Challenge: Return every line below in which "parts" appears.

Records for the task:

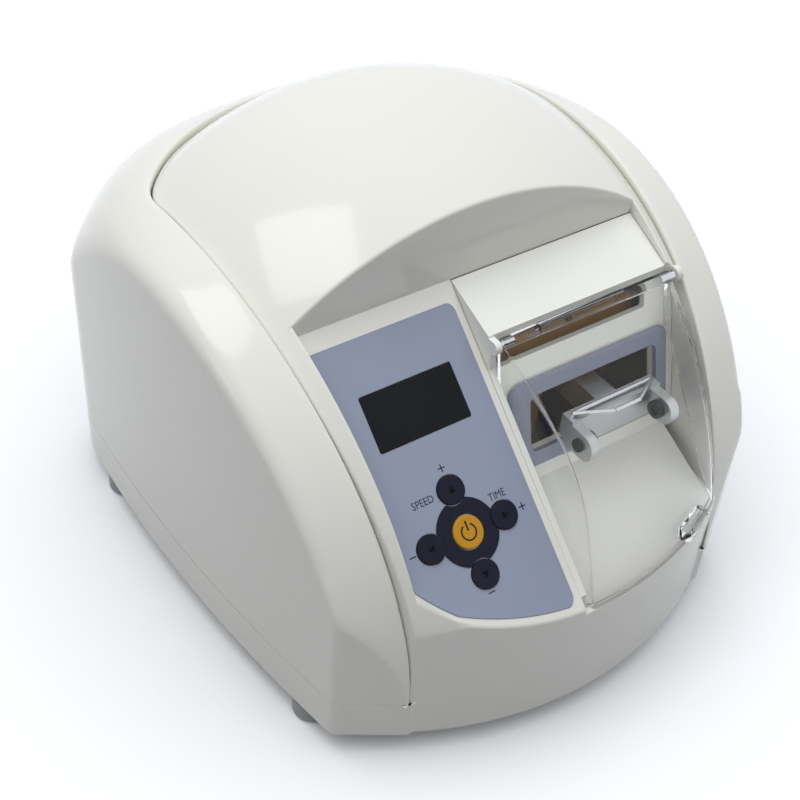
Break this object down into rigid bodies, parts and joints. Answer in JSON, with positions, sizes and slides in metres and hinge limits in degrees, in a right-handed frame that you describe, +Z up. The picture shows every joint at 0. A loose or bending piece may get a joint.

--

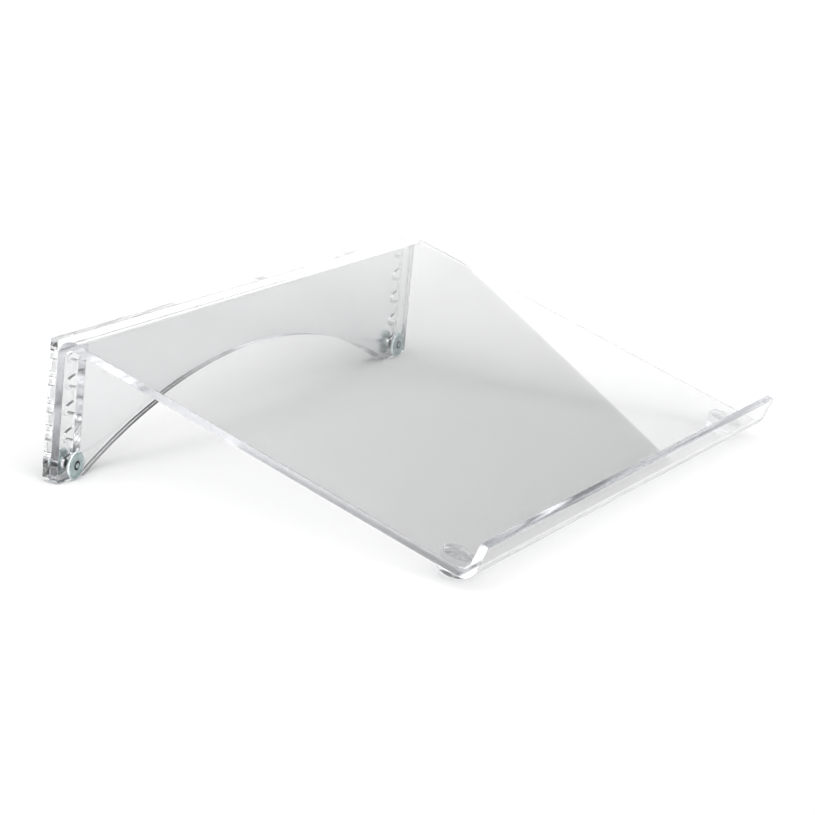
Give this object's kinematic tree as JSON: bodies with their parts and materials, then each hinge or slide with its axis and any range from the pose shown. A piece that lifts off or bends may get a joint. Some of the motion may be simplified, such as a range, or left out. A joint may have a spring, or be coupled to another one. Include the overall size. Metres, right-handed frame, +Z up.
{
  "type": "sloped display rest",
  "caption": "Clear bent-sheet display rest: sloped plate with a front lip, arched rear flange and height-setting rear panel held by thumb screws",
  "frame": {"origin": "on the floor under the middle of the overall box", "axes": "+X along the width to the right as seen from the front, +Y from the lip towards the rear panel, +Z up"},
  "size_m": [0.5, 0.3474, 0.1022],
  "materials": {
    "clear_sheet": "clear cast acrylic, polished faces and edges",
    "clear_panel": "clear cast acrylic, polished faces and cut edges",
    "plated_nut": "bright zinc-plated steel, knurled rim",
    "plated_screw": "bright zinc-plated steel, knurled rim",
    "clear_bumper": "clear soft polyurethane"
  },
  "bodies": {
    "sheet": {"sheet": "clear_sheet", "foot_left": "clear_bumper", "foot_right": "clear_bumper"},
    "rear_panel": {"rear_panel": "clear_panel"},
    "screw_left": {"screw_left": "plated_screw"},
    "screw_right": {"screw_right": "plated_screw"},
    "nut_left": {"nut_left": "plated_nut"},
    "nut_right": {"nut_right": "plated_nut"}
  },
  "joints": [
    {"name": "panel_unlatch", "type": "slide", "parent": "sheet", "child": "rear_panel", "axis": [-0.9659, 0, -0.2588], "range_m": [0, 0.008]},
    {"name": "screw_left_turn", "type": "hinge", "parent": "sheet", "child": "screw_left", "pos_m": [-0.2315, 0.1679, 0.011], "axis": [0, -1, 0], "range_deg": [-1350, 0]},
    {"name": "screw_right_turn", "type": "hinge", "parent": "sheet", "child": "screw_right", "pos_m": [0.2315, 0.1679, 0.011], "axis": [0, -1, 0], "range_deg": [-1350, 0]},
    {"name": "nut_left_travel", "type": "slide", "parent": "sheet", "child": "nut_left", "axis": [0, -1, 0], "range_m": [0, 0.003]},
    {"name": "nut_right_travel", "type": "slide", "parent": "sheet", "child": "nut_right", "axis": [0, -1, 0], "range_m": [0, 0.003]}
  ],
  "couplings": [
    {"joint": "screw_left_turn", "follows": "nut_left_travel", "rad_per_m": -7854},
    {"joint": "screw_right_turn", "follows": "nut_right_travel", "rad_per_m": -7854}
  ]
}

Written response:
Break this object down into rigid bodies, parts and joints. Answer in JSON, with positions, sizes and slides in metres and hinge limits in degrees, in a right-handed frame that you describe, +Z up. The picture shows every joint at 0. A loose or bending piece may get a joint.
Give this object's kinematic tree as JSON: bodies with their parts and materials, then each hinge or slide with its axis and any range from the pose shown. A piece that lifts off or bends may get a joint. Some of the motion may be simplified, such as a range, or left out. A joint may have a spring, or be coupled to another one. Include the overall size. Metres, right-handed frame, +Z up.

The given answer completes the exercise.